Un embutido o madurado recién
cortado siempre mostrará de mejor manera todas sus cualidades, sin embargo,
como no es fácil tener en casa una pata disponible para su consumo, la
tecnología del alto vacío es aceptable y práctica para la conservación. La cuestión
del rebanado con máquina o cuchillo es algo que dejamos para una discusión
posterior; en general, no encontramos demasiadas diferencias.

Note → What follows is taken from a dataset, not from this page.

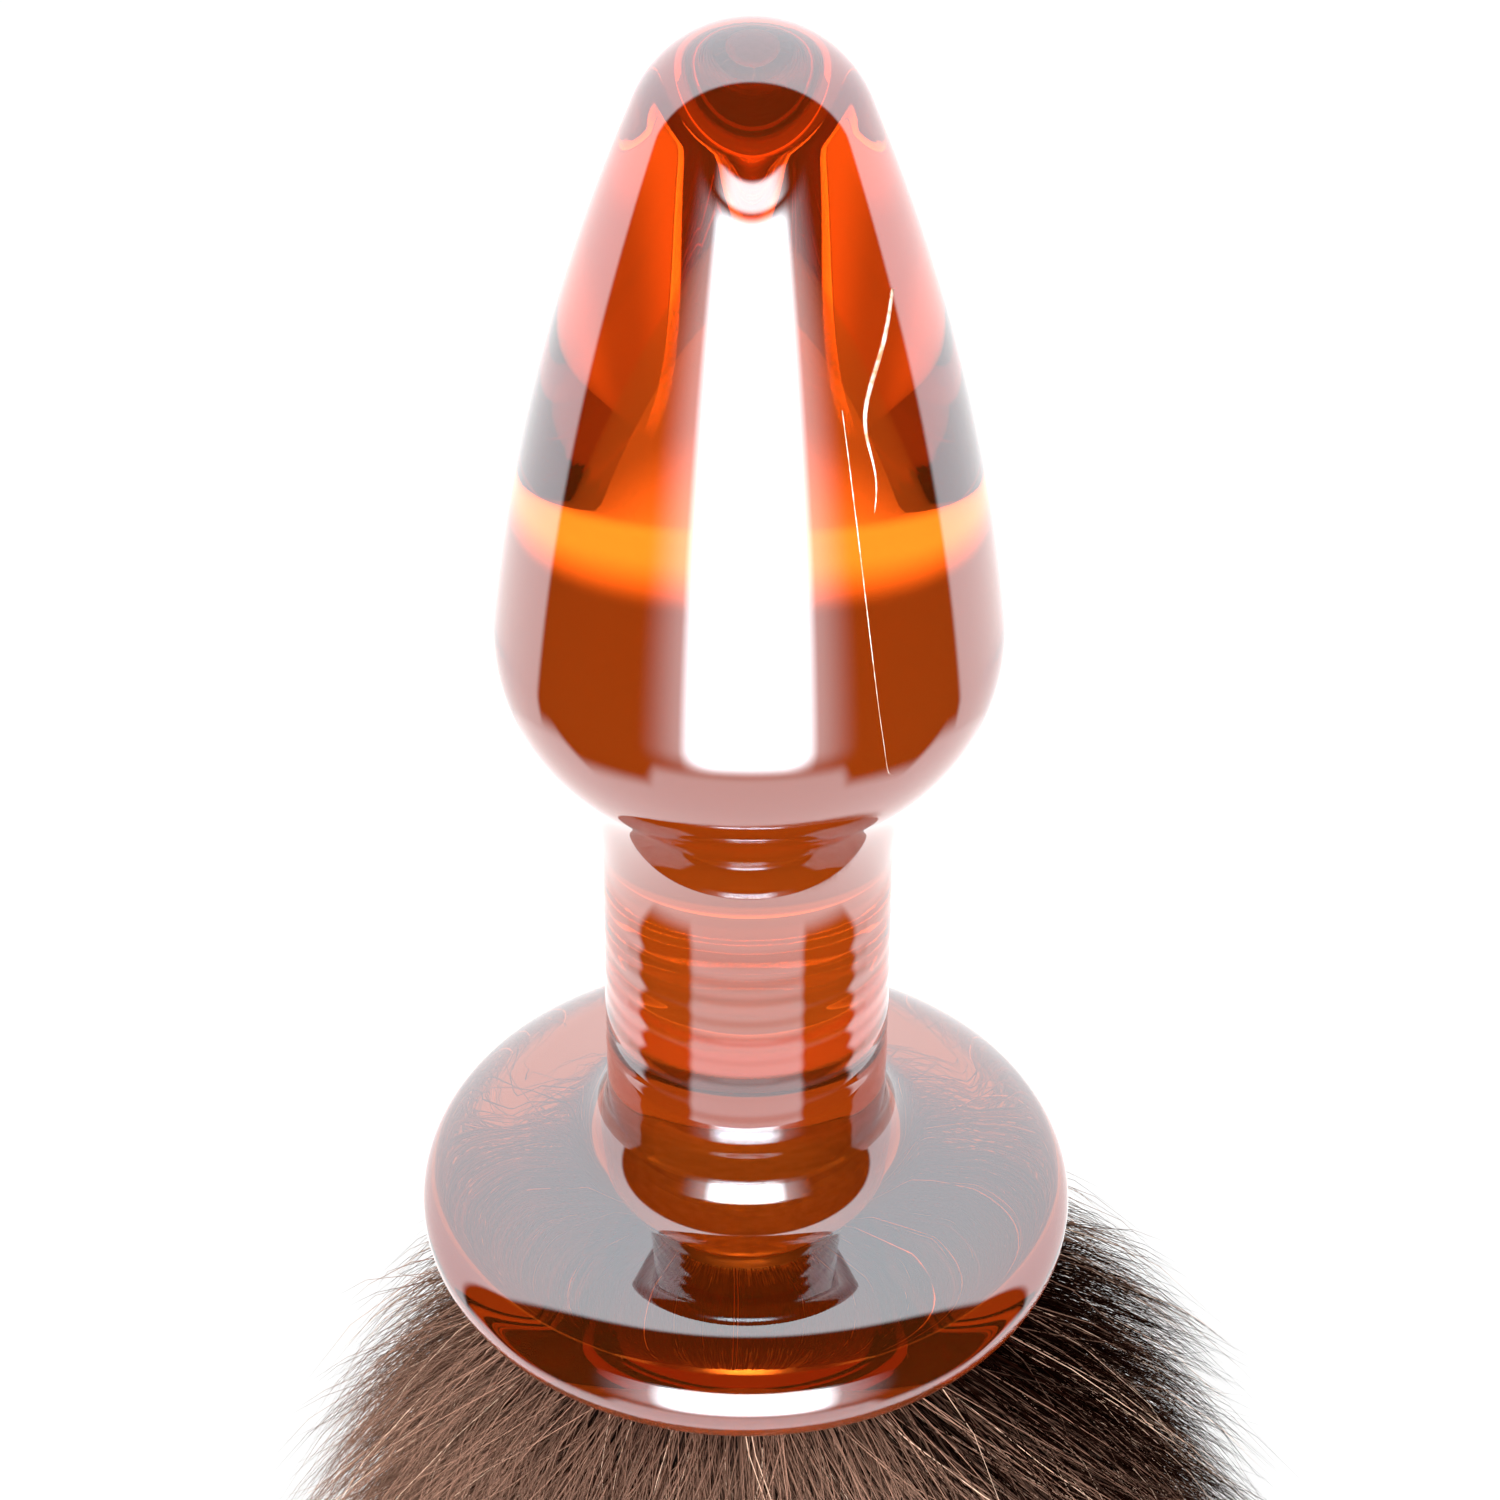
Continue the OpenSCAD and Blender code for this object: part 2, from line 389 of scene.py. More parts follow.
    def neck(self, low: float, high: float) -> np.ndarray:
        """Return points up the neck, with the faint rings that turning left in it.

        Args:
            low: the height where the neck starts.
            high: the height where it ends.

        Returns:
            Rows of radius and height.
        """
        z = np.linspace(low, high, 90)[1:-1]
        t = (z - low) / (high - low)
        fade = np.sin(math.pi * t) ** 0.5
        rings = np.sin(2 * math.pi * 5.3 * t + 0.6) + 0.7 * np.sin(2 * math.pi * 11.7 * t + 2.1)
        return np.stack([self.neck_r + self.ring_height * fade * rings, z], axis=1)

    def build(self) -> None:
        """Turn the plug and put it in the place of its plain node."""
        points, faces = lathe(self.outline(), self.turns)
        piece = mesh_piece("plug_glass", points, faces, [self.glass.material()])
        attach(piece, "plug")
        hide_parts("glass_plug")
        LOG.info("glass plug: %d faces", len(faces))


@dataclass(frozen=True)
class Flaw:
    """A hair-fine thread in the glass's skin, which runs down between two side angles.

    The side angle follows a power of the height, so the thread bows, with a small sway added.
    """

    top_side: float
    low_side: float
    top: float
    low: float
    bow: float
    sway: float
    width: float
    half_waves: int = 3

    def run(self, steps: int) -> tuple[np.ndarray, np.ndarray]:
        """Return the side angles in radians and the heights along the thread, from its top down.

        Args:
            steps: how many points to give.
        """
        t = np.linspace(0, 1, steps)
        side = self.low_side + (self.top_side - self.low_side) * (1 - t) ** self.bow
        side = side + self.sway * np.sin(self.half_waves * math.pi * t)
        return np.radians(side), self.top + (self.low - self.top) * t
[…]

Finalmente, en cuarta instancia,
están todos los jamones que no son españoles: los nacionales, italianos,
norteamericanos, chinos, húngaros, etc. Entre ellos, sobresale el procedente de
Hungría, que fue salvado de la extinción por el mercado español y hoy ya se
exporta; es otra raza de cerdo mediterráneo, similar a la ibérica, que se llama
“mangalica”, muy bueno.
Resumiendo los conceptos
importantes a la hora de ordenar un plato o unos gramos de jamón serrano
español son: la procedencia genética del marrano, identificable con la palabra
«ibérico», y su base alimenticia, que podemos conocer por las palabras «de
bellota» —no «bellotero» ni «bellotífero» ni nada parecido—. La gradación o
ausencia de estas palabras nos irá indicando incontables tipos de serrano que pueden
no ser muy inferiores en calidad y que se ajustan más a nuestras carteras, como
los que incluyen la palabra «recebo». Todos los demás apellidos atienden —por
ahora— a cuestiones comerciales, particulares de una marca o indicadores de
procedencia.
Pues bien, le invito a que
consiga un buen jamón, lo acomode en un plato a que coja la temperatura
ambiente (nunca hay que comerlo frío), disponga unas rebanadas de pan de corteza
crujiente y miga blanca y pesada, meta al agua con hielo un buen vino de jerez
como el Fino la Ina o descorche un tinto de Toro con crianza y oriente todos
sus sentidos a degustar este bocado divino. Como bien dicen mis tíos y ha
confirmado repetidamente la ciencia (dentro de una medida sensata): “Algo tan
rico como el jamón no puede hacer daño”.